** start of DATA BLOCK **

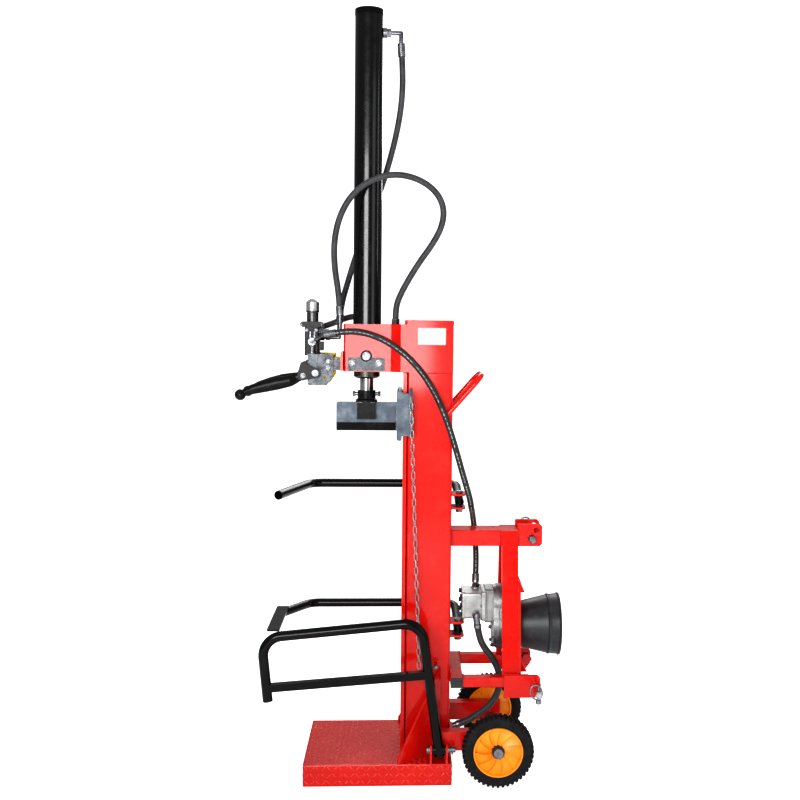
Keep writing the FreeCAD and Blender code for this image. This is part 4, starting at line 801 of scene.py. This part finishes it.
def make_gearbox_trim():
    """Bolts round the casting's joint and on the pump's flange, and the casting's ribs."""
    # dark holds the painted shade in the pump screws' sockets and under their heads
    bolts, ribs, dark = bmesh.new(), bmesh.new(), bmesh.new()
    low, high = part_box("gearbox_housing")
    pump_low, pump_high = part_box("pump_body")
    shaft_z, pump_z = low.z + high.y, high.z - 0.064
    for centre_z, radius, degrees in ((shaft_z, 0.0700, (165, 205, 245, 295, 335, 15)),
                                      (pump_z, 0.0535, (65, 115))):
        for angle in degrees:
            a = math.radians(angle)
            place = Vector((low.x + 0.027, radius * math.cos(a), centre_z + radius * math.sin(a)))
            hex_nut(bolts, place, -X, 0.0065, 0.0055)
    for y in (pump_low.y + 0.0045, pump_high.y - 0.0045):
        for rise in (0.008, 0.050, 0.092):
            cap_screw(bolts, dark, Vector((pump_high.x - 0.012, y, pump_low.z + rise)), -X, 0.0042)
    add_piece("gearbox_bolts", bolts, ZINC, "frame", 30)
    add_piece("gearbox_painted_shade", dark, CAP, "frame", 30)
    for side in (-1, 1):
        for x in (low.x + 0.0415, low.x + 0.0525):
            outline = ((-0.014, -0.044), (0.0015, -0.019), (0.0015, 0.031), (-0.012, 0.079))
            rim = [Vector((x, side * (high.y + out), shaft_z + rise)) for out, rise in outline]
            block(ribs, rim, [p + X * 0.004 for p in rim])
        rib_x, rib_y = low.x + 0.004, side * (pump_high.y - 0.0125)
        foot = [Vector((rib_x, rib_y, z)) for z in (pump_low.z, pump_high.z - 0.004)]
        block(ribs, [foot[0], foot[1], foot[1] + X * 0.004, foot[0] + X * 0.004],
              [p + Y * (side * 0.004) for p in (foot[0], foot[1], foot[1] + X * 0.004, foot[0] + X * 0.004)])
    add_piece("gearbox_ribs", ribs, HOUSING, "frame", 30)


def make_ferrule_crimps():
    """Ridges pressed into the hoses' end sleeves."""
    mesh = bmesh.new()
    ends = [(*PRESSURE_HOSE[:2], 5), (*PRESSURE_HOSE[:-3:-1], 4), (*RETURN_HOSE[:2], 4),
            (*CYLINDER_HOSE[:-3:-1], 4), (*CYLINDER_HOSE[:2], 6), (*CROSS_HOSE[:2], 2)]
    for end, before, count in ends:
        end, before = Vector(end), Vector(before)
        way = (end - before).normalized()
        side = way.orthogonal().normalized()
        for k in range(count):
            ring_about(mesh, end + way * (0.003 + 0.0062 * k), way, side,
                       [(-0.0022, 0.0119), (-0.0012, 0.0127), (0.0012, 0.0127), (0.0022, 0.0119)], 28)
    add_piece("ferrule_crimps", mesh, ZINC, "frame", 40)


def make_head_trim():
    """The rubber ring round each trunnion pin, and the blank plate on the head."""
    rings = bmesh.new()
    low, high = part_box("trunnion_pins")
    middle_x, middle_z = (low.x + high.x) / 2, (low.z + high.z) / 2
    reach, thick = 0.0170, 0.0018
    for side in (-1, 1):
        turns = [2 * math.pi * k / 10 for k in range(10)]
        circle = [(thick * math.cos(a), reach + thick * math.sin(a)) for a in turns]
        ring_about(rings, Vector((middle_x, side * (high.y - 0.0025), middle_z)), Y, X, circle, 48)
    add_piece("trunnion_rings", rings, RUBBER, "frame", 60)
    plate = bmesh.new()
    outline = []
    low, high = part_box("column_tube")
    left, right, foot, head = low.x + 0.037, high.x - 0.028, high.z - 0.062, high.z - 0.013
    face, rounding = low.y - 0.0099, 0.003
    corners = ((right, head, 0), (left, head, 90), (left, foot, 180), (right, foot, 270))
    for corner_x, corner_z, start in corners:
        for k in range(5):
            a = math.radians(start + 22.5 * k)
            outline.append(Vector((corner_x + rounding * math.cos(a), face,
                                   corner_z + rounding * math.sin(a))))
    block(plate, outline, [p - Y * 0.0007 for p in outline])
    add_piece("blank_label_plate", plate, LABEL, "frame", 30)


def make_welds():
    """Beads on both sides of the frame and of the ram, and a painted highlight line along the base's top edges.
    """
    mesh = bmesh.new()
    low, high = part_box("base_plate")
    column_low, column_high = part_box("column_tube")
    beam_low, beam_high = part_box("hitch_beam")
    head_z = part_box("head_bracket")[0].z
    front, back, face, top = column_low.x, column_high.x, column_high.y, high.z
    beam_side, beam_foot, beam_top, beam_end = beam_high.y, beam_low.z, beam_high.z, beam_high.x
    low_frame_z = beam_foot - 0.408
    joints = (((front + 0.002, face + 0.0015, top + 0.0015), (front + 0.102, face + 0.0015, top + 0.0015)),
              ((back - 0.038, face + 0.0035, top + 0.003), (back - 0.038, face + 0.0035, top + 0.269)),
              ((back - 0.031, face + 0.0075, top + 0.0015), (front - 0.012, face + 0.113, top + 0.0015)),
              ((front + 0.042, face + 0.0025, head_z - 0.001), (back - 0.002, face + 0.0025, head_z - 0.001)),
              ((back + 0.0015, beam_side + 0.0015, beam_foot + 0.002),
               (back + 0.0015, beam_side + 0.0015, beam_top - 0.002)),
              ((beam_end - 0.0555, beam_side + 0.002, beam_foot + 0.004),
               (beam_end - 0.0555, beam_side + 0.002, beam_top - 0.002)),
              ((beam_end - 0.047, beam_side + 0.0975, low_frame_z + 0.009),
               (beam_end - 0.002, beam_side + 0.0975, low_frame_z + 0.009)),
              ((back + 0.0415, beam_side + 0.063, low_frame_z),
               (back + 0.0415, beam_side + 0.094, low_frame_z)),
              ((back + 0.001, face + 0.001, low_frame_z - 0.033),
               (back + 0.001, face + 0.001, low_frame_z - 0.002)),
              ((beam_end + 0.001, beam_side + 0.0055, beam_foot + 0.004),
               (beam_end + 0.001, beam_side + 0.0055, beam_top + 0.018)))
    for side in (-1, 1):
        for start, end in joints:
            bead(mesh, Vector((start[0], side * start[1], start[2])), Vector((end[0], side * end[1], end[2])))
    for half, z in ((0.040, beam_top + 0.001), (0.072, low_frame_z)):
        bead(mesh, Vector((back + 0.0015, -half, z)), Vector((back + 0.0015, half, z)))
    # Thin lighter-red bars along the base plate's top edges: a painted highlight line.
    edge = bmesh.new()
    line_z, line_x, thick = high.z - 0.0008, low.x + 0.0012, 0.0016
    for side in (low.y, high.y):
        y = side * 0.9945
        tube_along(edge, [Vector((low.x + 0.002, y, line_z)), Vector((high.x - 0.002, y, line_z))], thick, 10)
    tube_along(edge, [Vector((line_x, low.y + 0.003, line_z)), Vector((line_x, high.y - 0.003, line_z))],
               thick, 10)
    add_piece("base_edge_painted_highlight", edge, RUBBED_AND_HIGHLIT_RED, "frame", 60)
    add_piece("frame_welds", mesh, RED, "frame", 50)
    ram = bmesh.new()
    blade_low, blade_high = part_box("splitting_blade")
    block_low, block_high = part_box("rod_coupling")
    heel, seam_z = blade_high.x - 0.0015, blade_high.z + 0.0005
    for side in (-1, 1):
        y, heel_y = side * (block_high.y - 0.005), side * (blade_high.y + 0.001)
        # This bead is bright steel: a real weld, and its bright line along the coupling a painted highlight.
        bead(ram, Vector((block_low.x + 0.0065, y, seam_z)), Vector((block_high.x - 0.0065, y, seam_z)), 0.0022)
        bead(ram, Vector((heel, heel_y, blade_low.z + 0.003)), Vector((heel, heel_y, blade_high.z - 0.002)))
    add_piece("ram_welds_and_highlight", ram, STEEL, "ram", 50)


make_hitch_pins()
make_valve_trim()
make_gearbox_trim()
make_ferrule_crimps()
make_head_trim()
make_welds()


# ---- stage ----
def make_stage():
    """A plain pale floor; it glows a little more for the camera than for the lit object."""
    floor = bmesh.new()
    reach = 40.0
    corners = ((-1, -1), (1, -1), (1, 1), (-1, 1))
    floor.faces.new([floor.verts.new((x * reach, y * reach, 0)) for x, y in corners])
    data = bpy.data.meshes.new("floor")
    floor.to_mesh(data)
    floor.free()
    f = Finish("floor_pale", Specular_IOR_Level=0.1)
    glow, cast = (f.node("ShaderNodeEmission", Strength=power).outputs["Emission"] for power in (0.55, 0.20))
    seen = f.node("ShaderNodeLightPath").outputs["Is Camera Ray"]
    light = f.node("ShaderNodeMixShader", Fac=seen, i1=cast, i2=glow).outputs["Shader"]
    both = f.node("ShaderNodeAddShader", i0=f.shader.outputs["BSDF"], i1=light).outputs["Shader"]
    f.tree.links.new(both, f.tree.nodes["Material Output"].inputs["Surface"])
    cloud = f.noise(0.8, 3)
    f.link(f.ramp(cloud, (0.3, (0.86, 0.86, 0.86)), (0.7, (0.89, 0.89, 0.89))), "Base Color")
    f.link(f.span(cloud, 0.75, 0.9), "Roughness")
    data.materials.append(f.material)
    made = bpy.data.objects.new("floor", data)
    bpy.context.scene.collection.objects.link(made)


def area_light(name, place, target, size, power, colour=(1, 1, 1)):
    """A rectangular soft light at a place, aimed at a target; size in metres, power in watts."""
    data = bpy.data.lights.new(name, "AREA")
    data.shape = "RECTANGLE"
    data.size, data.size_y = size
    data.energy = power
    data.color = colour
    made = bpy.data.objects.new(name, data)
    made.location = place
    made.rotation_euler = (Vector(target) - Vector(place)).to_track_quat("-Z", "Y").to_euler()
    bpy.context.scene.collection.objects.link(made)


def make_world():
    """A white room that is darker towards the horizon, with a plain white wall behind the machine."""
    world = bpy.data.worlds.new("studio")
    world.use_nodes = True
    tree = world.node_tree
    room = tree.nodes["Background"]
    room.inputs["Color"].default_value = (1.0, 1.0, 1.0, 1)
    height = tree.nodes.new("ShaderNodeSeparateXYZ")
    tree.links.new(tree.nodes.new("ShaderNodeTexCoord").outputs["Generated"], height.inputs["Vector"])
    strength = tree.nodes.new("ShaderNodeMapRange")
    tree.links.new(height.outputs["Z"], strength.inputs["Value"])
    for socket, value in (("From Min", 0.0), ("From Max", 0.75), ("To Min", 0.10), ("To Max", 0.62)):
        strength.inputs[socket].default_value = value
    tree.links.new(strength.outputs["Result"], room.inputs["Strength"])
    wall = tree.nodes.new("ShaderNodeBackground")
    wall.inputs["Color"].default_value = (1.0, 1.0, 1.0, 1)
    wall.inputs["Strength"].default_value = 1.0
    choice = tree.nodes.new("ShaderNodeMixShader")
    tree.links.new(tree.nodes.new("ShaderNodeLightPath").outputs["Is Camera Ray"], choice.inputs["Fac"])
    tree.links.new(room.outputs["Background"], choice.inputs[1])
    tree.links.new(wall.outputs["Background"], choice.inputs[2])
    tree.links.new(choice.outputs["Shader"], tree.nodes["World Output"].inputs["Surface"])
    bpy.context.scene.world = world


make_stage()
make_world()
bpy.context.scene.view_settings.view_transform = "Standard"
bpy.context.scene.view_settings.look = "High Contrast"
MIDDLE, LOWER, UPPER = (0, 0, 1.35), (0, 0, 1.2), (0, 0, 1.4)
area_light("key", (-0.96, -4.2, 1.8), MIDDLE, (2.4, 1.7), 120)
area_light("fill", (3.2, -3.0, 1.9), LOWER, (1.8, 2.6), 18)
area_light("side", (3.4, 0.0, 1.7), UPPER, (0.3, 2.6), 9, (0.86, 0.92, 1.0))
area_light("rear", (0.6, 3.4, 3.0), (0, 0, 1.3), (2.5, 1.6), 40)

** end of DATA BLOCK **

▶ _THE PROBLEM_: Show every line above in which the word "scene" occurs.

▶ _SOLUTION FOR THIS TASK_:
Keep writing the FreeCAD and Blender code for this image. This is part 4, starting at line 801 of scene.py. This part finishes it.
    bpy.context.scene.collection.objects.link(made)
    bpy.context.scene.collection.objects.link(made)
    bpy.context.scene.world = world
bpy.context.scene.view_settings.view_transform = "Standard"
bpy.context.scene.view_settings.look = "High Contrast"